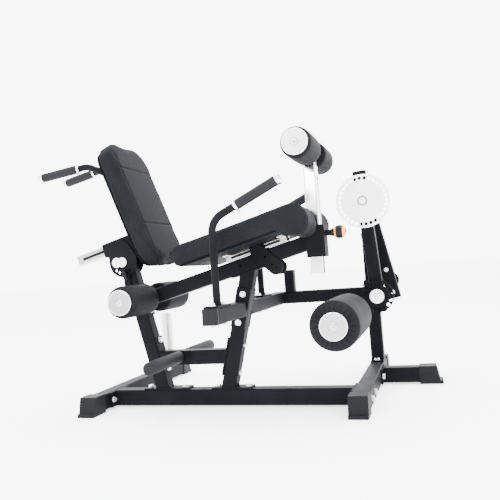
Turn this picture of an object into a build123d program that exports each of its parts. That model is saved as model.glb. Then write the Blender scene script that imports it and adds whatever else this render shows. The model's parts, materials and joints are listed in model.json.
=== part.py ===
from build123d import *
import math
import os

# Leg extension machine.  Millimetres, +Z up, +X towards the user's feet, +Y to the loaded side.
# While it is built, x = 0 is the rear face of the rear floor tube and y = 0 is the seat's centre.
# The last step moves everything so that the centre of the footprint is at x = y = 0.

# ---- driving dimensions ----
BASE = 60             # square floor tubes
TUBE = 54             # square frame tubes
HALF = TUBE / 2
WALL = 3
CORNER = 6
PLATE = 6             # flange plates
FLOOR_GAP = 6         # floor tubes stand this high on their rubber feet
BASE_TOP = FLOOR_GAP + BASE
FIT = 0.05            # radial running clearance
SOFT_GAP = 0.4        # soft pads to their neighbours

REAR_TUBE_X = 0
FRONT_TUBE_X = 996
NEAR_END = -167       # floor tubes, inside their caps
FAR_END = 684
CAP_LENGTH = 63

REAR_LEAN = 13.8      # rear upright leans back
SEAT_LEAN = -14.2     # seat upright leans forward
RAIL_LEAN = 14.4      # seat rail and both slides climb towards the front
BACK_LEAN = 20.3      # back pad
LEG_LEAN = 4.0        # leg arm at rest
WEIGHT_LEAN = 11.6    # weight arm at rest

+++

Stated exercise:
Write out the entire listing exactly.

Final result:
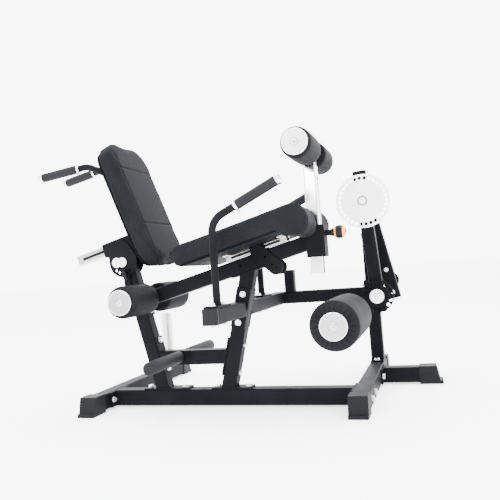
Turn this picture of an object into a build123d program that exports each of its parts. That model is saved as model.glb. Then write the Blender scene script that imports it and adds whatever else this render shows. The model's parts, materials and joints are listed in model.json.
=== part.py ===
from build123d import *
import math
import os

# Leg extension machine.  Millimetres, +Z up, +X towards the user's feet, +Y to the loaded side.
# While it is built, x = 0 is the rear face of the rear floor tube and y = 0 is the seat's centre.
# The last step moves everything so that the centre of the footprint is at x = y = 0.

# ---- driving dimensions ----
BASE = 60             # square floor tubes
TUBE = 54             # square frame tubes
HALF = TUBE / 2
WALL = 3
CORNER = 6
PLATE = 6             # flange plates
FLOOR_GAP = 6         # floor tubes stand this high on their rubber feet
BASE_TOP = FLOOR_GAP + BASE
FIT = 0.05            # radial running clearance
SOFT_GAP = 0.4        # soft pads to their neighbours

REAR_TUBE_X = 0
FRONT_TUBE_X = 996
NEAR_END = -167       # floor tubes, inside their caps
FAR_END = 684
CAP_LENGTH = 63

REAR_LEAN = 13.8      # rear upright leans back
SEAT_LEAN = -14.2     # seat upright leans forward
RAIL_LEAN = 14.4      # seat rail and both slides climb towards the front
BACK_LEAN = 20.3      # back pad
LEG_LEAN = 4.0        # leg arm at rest
WEIGHT_LEAN = 11.6    # weight arm at rest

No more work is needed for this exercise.